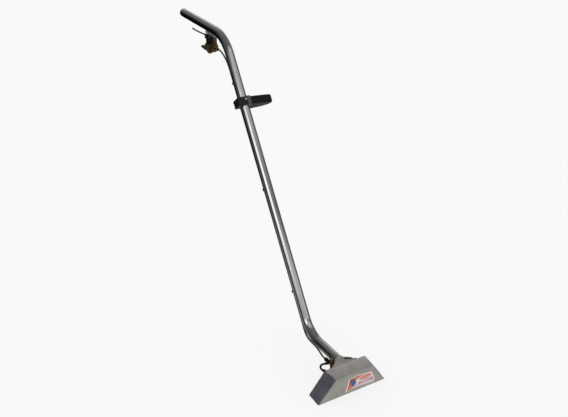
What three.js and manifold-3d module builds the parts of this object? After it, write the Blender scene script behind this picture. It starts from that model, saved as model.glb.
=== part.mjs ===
// A hot-water extraction wand for cleaning carpets: a bent steel vacuum tube with a welded floor head,
// a trigger valve under the hand end, a solution line to two spray jets, and a front grip.
// Millimetres. +Z up, the head's front faces -Y, the hand end points to +Y.
// The origin is the middle of the head's front lip, on the floor.
import * as THREE from 'three';
import { mergeVertices } from 'three/addons/utils/BufferGeometryUtils.js';
import Module from 'manifold-3d';

const wasm = await Module();
wasm.setup();

// ---------------------------------------------------------------- driving dimensions

const GAP = 0.3; // clearance between pieces that touch or are welded together

const HEAD_WIDTH = 254; // floor face, along the front edge
const HEAD_BACK_WIDTH = 248; // floor face, along the back edge
const HEAD_DEPTH = 58;
const HEAD_HEIGHT = 78; // up to the crease between the front and top plates
const CREASE_WIDTH = 140;
const CREASE_LEAD = 12.5; // how far the crease stands ahead of the floor edge
const TOP_BACK = { halfWidth: 76, y: 15, z: 81 }; // back edge of the top plate
const SHEET = 2; // thickness of the head's sheet steel
const SLOT_WIDTH = 11; // vacuum slot between the front plate and the baffle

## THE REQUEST
Give back the whole listing, word for word.

## FINISHED TASK
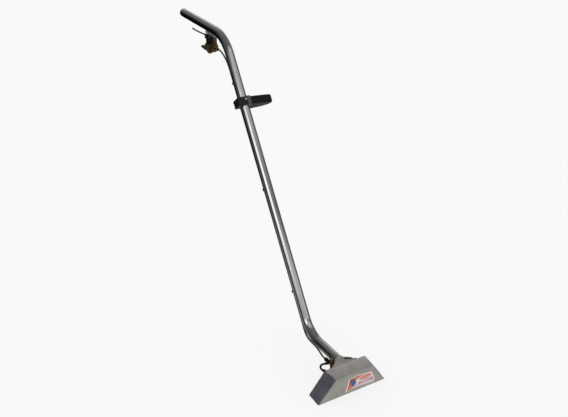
What three.js and manifold-3d module builds the parts of this object? After it, write the Blender scene script behind this picture. It starts from that model, saved as model.glb.
=== part.mjs ===
// A hot-water extraction wand for cleaning carpets: a bent steel vacuum tube with a welded floor head,
// a trigger valve under the hand end, a solution line to two spray jets, and a front grip.
// Millimetres. +Z up, the head's front faces -Y, the hand end points to +Y.
// The origin is the middle of the head's front lip, on the floor.
import * as THREE from 'three';
import { mergeVertices } from 'three/addons/utils/BufferGeometryUtils.js';
import Module from 'manifold-3d';

const wasm = await Module();
wasm.setup();

// ---------------------------------------------------------------- driving dimensions

const GAP = 0.3; // clearance between pieces that touch or are welded together

const HEAD_WIDTH = 254; // floor face, along the front edge
const HEAD_BACK_WIDTH = 248; // floor face, along the back edge
const HEAD_DEPTH = 58;
const HEAD_HEIGHT = 78; // up to the crease between the front and top plates
const CREASE_WIDTH = 140;
const CREASE_LEAD = 12.5; // how far the crease stands ahead of the floor edge
const TOP_BACK = { halfWidth: 76, y: 15, z: 81 }; // back edge of the top plate
const SHEET = 2; // thickness of the head's sheet steel
const SLOT_WIDTH = 11; // vacuum slot between the front plate and the baffle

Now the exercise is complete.